The @ symbol describes a program location. To denote a location it is possible to simply use the number of the actual program line (as for instance @42.), or a previously defined label (as @while_section. in the example above).

Proof Graphs

Proof graphs represent the proofs themselves. Basically, they describe the invariant candidates to be proved, in addition with all required supporting formulas, strategies and tactics. The most simple proof graph is the one that establishes that an invariant candidate does not require any kind of support:

=> bounded_i

In this case, we are just saying that the previously defined invariant candidate bounded_i is inductive by itself. The double arrow => says that it is a parametrized invariant candidate, and thus the proof rules for concurrent systems should be use. In case of sequential invariant candidates, a simple arrow -> is used.

If an invariant candidate is not inductive by itself, extra formulas to act as support can be added before the arrow:

support_1, support_2, support_3 => bounded_i

In general, support is required only for some offending transitions and not for all transitions belonging to the system. The process of adding support to transitions that do not require them just leads to an unnecessary leak of efficiency. Because of this, LEAP allows to explicitly denote which transition requires which support:

=> bounded_i [ 1: S: support_1; 15: O: support_2; 27: S: support_1, support_3 ]

This example says that bounded_i is proved invariant by adding support support_1 to transition 1 and 27; support_2 to transition 15 and support_3 to transition 27. The S and O denote whether the support should be added to self-conseqution or others-conseqution according to the concurrent proof rules of P-INV and SP-INV. When dealing with sequential systems, the S and O are not required.

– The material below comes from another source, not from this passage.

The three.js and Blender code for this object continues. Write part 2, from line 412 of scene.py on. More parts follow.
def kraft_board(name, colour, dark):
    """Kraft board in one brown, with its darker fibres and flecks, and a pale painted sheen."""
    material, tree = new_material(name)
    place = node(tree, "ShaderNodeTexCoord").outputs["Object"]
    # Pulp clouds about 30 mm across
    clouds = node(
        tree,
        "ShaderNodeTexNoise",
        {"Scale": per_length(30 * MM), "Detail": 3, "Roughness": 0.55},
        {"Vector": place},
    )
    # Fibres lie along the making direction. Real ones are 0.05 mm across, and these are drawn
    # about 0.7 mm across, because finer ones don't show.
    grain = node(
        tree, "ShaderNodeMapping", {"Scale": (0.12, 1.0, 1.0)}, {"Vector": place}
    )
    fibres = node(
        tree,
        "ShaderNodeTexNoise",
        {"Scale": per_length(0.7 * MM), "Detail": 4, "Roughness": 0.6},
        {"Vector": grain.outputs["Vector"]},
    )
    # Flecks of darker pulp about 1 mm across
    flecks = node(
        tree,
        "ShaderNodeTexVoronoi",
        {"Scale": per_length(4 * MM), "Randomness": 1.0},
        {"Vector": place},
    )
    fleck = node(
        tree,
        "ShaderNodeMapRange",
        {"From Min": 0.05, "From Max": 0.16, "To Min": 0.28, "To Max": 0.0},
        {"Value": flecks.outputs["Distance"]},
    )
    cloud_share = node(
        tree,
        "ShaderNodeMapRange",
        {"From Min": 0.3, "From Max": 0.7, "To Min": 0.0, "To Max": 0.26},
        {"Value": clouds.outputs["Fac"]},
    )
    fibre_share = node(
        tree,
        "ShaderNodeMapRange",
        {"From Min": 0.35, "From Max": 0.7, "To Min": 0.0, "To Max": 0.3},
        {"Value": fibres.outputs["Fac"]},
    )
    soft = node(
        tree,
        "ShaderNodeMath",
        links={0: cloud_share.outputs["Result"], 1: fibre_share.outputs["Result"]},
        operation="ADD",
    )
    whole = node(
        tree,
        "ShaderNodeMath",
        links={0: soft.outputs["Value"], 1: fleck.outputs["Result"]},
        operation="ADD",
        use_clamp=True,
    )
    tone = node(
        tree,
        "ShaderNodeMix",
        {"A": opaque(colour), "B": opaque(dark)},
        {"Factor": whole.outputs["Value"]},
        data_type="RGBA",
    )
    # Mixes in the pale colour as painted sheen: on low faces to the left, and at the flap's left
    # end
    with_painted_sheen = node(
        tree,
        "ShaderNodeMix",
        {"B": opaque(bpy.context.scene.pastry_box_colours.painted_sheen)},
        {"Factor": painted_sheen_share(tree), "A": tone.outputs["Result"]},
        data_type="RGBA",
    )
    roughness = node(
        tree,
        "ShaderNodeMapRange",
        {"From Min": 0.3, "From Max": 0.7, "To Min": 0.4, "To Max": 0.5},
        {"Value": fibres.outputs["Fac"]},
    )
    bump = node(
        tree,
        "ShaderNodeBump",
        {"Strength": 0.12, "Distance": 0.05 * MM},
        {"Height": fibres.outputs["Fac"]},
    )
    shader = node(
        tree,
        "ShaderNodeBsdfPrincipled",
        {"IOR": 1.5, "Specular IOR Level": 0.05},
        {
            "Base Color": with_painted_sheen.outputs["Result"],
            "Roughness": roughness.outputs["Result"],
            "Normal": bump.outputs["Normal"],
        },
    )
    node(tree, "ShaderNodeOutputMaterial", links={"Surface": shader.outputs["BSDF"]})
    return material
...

Some decision procedures are based on a finite-model property. For such decision procedures it is possible to specify the strategy to be used when computing the bounds of the finite-model property. Some of the available strategies are:

  • DNF: this strategy first computes the disjunctive normal form of the formula and then computes the bounds over the resulting conjunctions. This is the most precise strategy, but in some cases it may be inefficient due to the necessity of computing the DNF.
  • Pruning: as only some literals are interesting when computing the bounds, this strategy first prunes the formula keeping only potentially interesting literals on it. Then, it proceeds to computes the DNF over the resulting formula. This strategy is faster than DNF, but it still suffers from the efficiency problems related to the computation of the DNF.
  • Union: this strategy takes into consideration only on the literals appearing in the formula, and not the structure of the formula (as DNF and Pruning does). It is faster than the previous strategies, but it may come up with a not so tight bound.

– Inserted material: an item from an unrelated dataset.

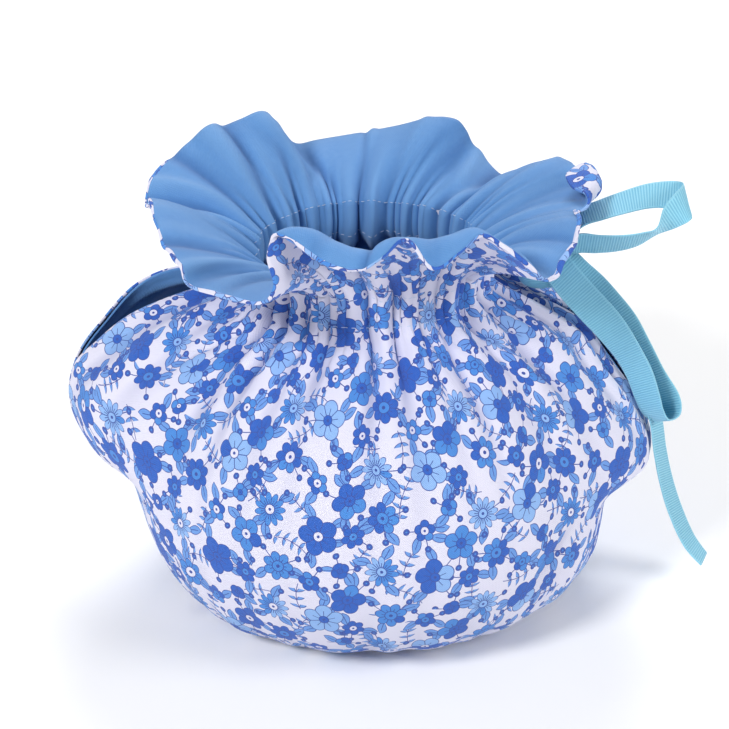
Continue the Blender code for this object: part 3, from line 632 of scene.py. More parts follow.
def raise_folds(grid, panel, share, rows, steps):
    """The panel's grid with its gathers, its named folds and its soft creases raised out of the cloth."""
    start = 0.0 if panel == "back" else 180.0
    azimuth = start + 180.0 * share
    wave = gather_wave(share)
    fine = FINE_GATHER_DEPTH * fine_gather_wave(share)
    height = []
    for level in rows:
        drawn = np.clip((level - FINE_FROM_LEVEL) / (TOP_LEVEL - 1 - FINE_FROM_LEVEL), 0, 1)
        folds = fold_height(FOLDS, azimuth, level) + fold_height(CREASES, azimuth, level)
        lying = np.clip(level - 1, 0, 1)
        height.append(level_value(GATHER_COLUMN, level) * wave + drawn**2 * fine + lying * folds)
    top = level_value(GATHER_COLUMN, TOP_LEVEL) * wave
    for step in steps:
        height.append(top * (1 - step) ** GATHER_FADE + fine * (1 - step) ** FINE_GATHER_FADE)
    height = np.stack(height)
    height[: len(rows)][rows <= 1] = 0.0
    step = np.array(steps)[:, None]
    for _, at_casing, at_edge, reach, depth, from_step, to_step in FRILL_CREASES:
        off = around(azimuth, at_casing + step * (at_edge - at_casing))
        along = hump(2 * (step - from_step) / (to_step - from_step) - 1)
        height[len(rows) :] += depth * np.exp(-((off / reach) ** 2)) * along * np.clip(step / 0.1, 0, 1)
    raised = grid + height[..., None] * grid_normals(grid)
    raised[..., 2] = np.maximum(raised[..., 2], 0.0)
    return raised, height - levelled(height, RELIEF_COLUMNS)


def levelled(numbers, reach):
    """Each row of numbers averaged over the columns within reach."""
    wide = np.pad(numbers, ((0, 0), (reach, reach)), mode="edge")
    window = np.ones(2 * reach + 1) / (2 * reach + 1)
    return np.stack([np.convolve(line, window, mode="valid") for line in wide])


def seam_normals(panels, normals):
    """Where the two panels are sewn together they share one normal, so that neither enters the other."""
    for front_side, back_side in ((0, -1), (-1, 0)):
        front = normals["front"][:, front_side]
        back = normals["back"][:, back_side]
        apart = np.linalg.norm(panels["front"][:, front_side] - panels["back"][:, back_side], axis=-1)
        sewn = np.exp(-((apart / SEAM_REACH) ** 2))[:, None]
        shared = unit(front + back)
        normals["front"][:, front_side] = unit(sewn * shared + (1 - sewn) * front)
        normals["back"][:, back_side] = unit(sewn * shared + (1 - sewn) * back)


def make_panels():
    """Each panel's folded surface, its normals, and how far each place stands out of its surroundings."""
    share = np.linspace(0, 1, COLUMNS + 1)
    rows = np.linspace(0, TOP_LEVEL, TOP_LEVEL * ROWS_PER_LEVEL + 1)
    steps = np.linspace(0, ROLL_FROM, FRILL_ROWS + 1)[1:]
    panels, reliefs = {}, {}
    for panel in ("front", "back"):
        grid = smooth_panel(panel, share, rows, steps)
        panels[panel], reliefs[panel] = raise_folds(grid, panel, share, rows, steps)
    normals = {panel: grid_normals(grid) for panel, grid in panels.items()}
    seam_normals(panels, normals)
    lying = hump(np.clip(rows - 1, 0, 1))[:, None, None]
    for normal in normals.values():
        sole = lying * np.array([0.0, 0.0, -1.0]) + (1 - lying) * normal[: len(rows)]
        normal[: len(rows)] = unit(sole)
    return panels, normals, reliefs


def cloth_place(grid, relief):
    """Each point on the flat cloth: millimetres across the panel, up from the casing, and its relief."""
    step = levelled(np.linalg.norm(np.diff(grid, axis=0), axis=-1), LEVELLED_COLUMNS)
    up = np.concatenate([np.zeros((1, grid.shape[1])), np.cumsum(step, axis=0)])
    casing = TOP_LEVEL * ROWS_PER_LEVEL
    up = up - up[casing]
    across = np.broadcast_to(np.linspace(0, PANEL_WIDTH, grid.shape[1]), up.shape)
    relief = np.pad(relief, ((0, len(grid) - len(relief)), (0, 0)))
    return np.stack([across, up, relief], -1)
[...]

Besides the finite-model strategy, it is possible to specify tactics for simplifying the formula before it is passed to the SMT solver. There exists four classes of tactics:

  • Support Split Tactics: These tactics receive a verification condition and split it into new verification conditions:
    • split-goal: if the goal of a verification condition consists on a big conjunction, then this tactic replaces the original VC by a new set of VCs. These new VCs are identically to the original VC, except that their goal has been replaced by each component of the conjunction.
  • Support Tactics: These tactics specify how the support of a formula should be computed. They receive a verification condition and they return a formula. The tactics in this group are:
    • full: it generates a full support, considering all partial assignments from the vocabulary of the verification condition to the vocabulary of the support..
    • reduce: it generates a reduced support, considering only full assignments from the vocabulary of the verification condition to the vocabulary of the support.
    • reduce2: it is similar to reduce, except that it also removes duplicates from the generated support.
  • Formula Split Tactics: these tactics are similar to support split tactics, except that they operate over formulas. A formula at this level is considered as an implication with an antecedent and a consequent. Some of these tactics are:
    • split-consequent: similar to split-goal.
    • split-antecedent-pc: if the program counter is restricted in the form of a disjunction in the antecedent, then this tactic generates new formulas forcing all possible cases of such disjunction.
  • Formula Tactics: these tactics simplify formulas by converting them into new ones. In this category we find the following tactics:
    • simplify-pc: propagates the program counter information, resulting on a simpler formula with no information regarding program counters at all.
    • propositional-propagate: propagates literals through the formula.
    • filter-strict: eliminates from the antecedent all literals without variables in common with the goal.
    • propagate-disj-conseq-fst: if the consequent is an implication with a literal as antecedent, then it propagates the literal to the consequent and adds such literal to the antecedent of the formula.
    • propagate-disj-conseq-snd: if the consequent is an implication with a literal as consequent, then it propagates the negation of the literal to the consequent and add such negated literal to the antecedent of the formula.

Finite-model property strategies as well as tactics can be added to proof graphs as part of the invariant candidates or as part of any special case for particular transitions. The syntax in any case is the same:

{ finite-model_strategy : support_split_tactic_list | support_tactic_list | formula_split_tactic_list | formula_tactic_list }

For instance, consider the proof graph we used as example before. We can specify finite-model property strategies and tactics this way:

=> bounded_i [ 1: S: support_1 {union : spit-goal | | simplify-pc | }; 15: O: support_2; 27: S: support_1, support_3 ] { pruning : | reduce2 | split-consequent split-antecedent-pc | }

In this case we are saying that finite-model strategy pruning, support tactic reduce2 and formula split tactics split-consequent and split-antecedent-pc should be applied to all transitions except for transition 1. For transition 1, finite-model strategy union, support split tactic split-goal and formula tactic simplify-pc should be used.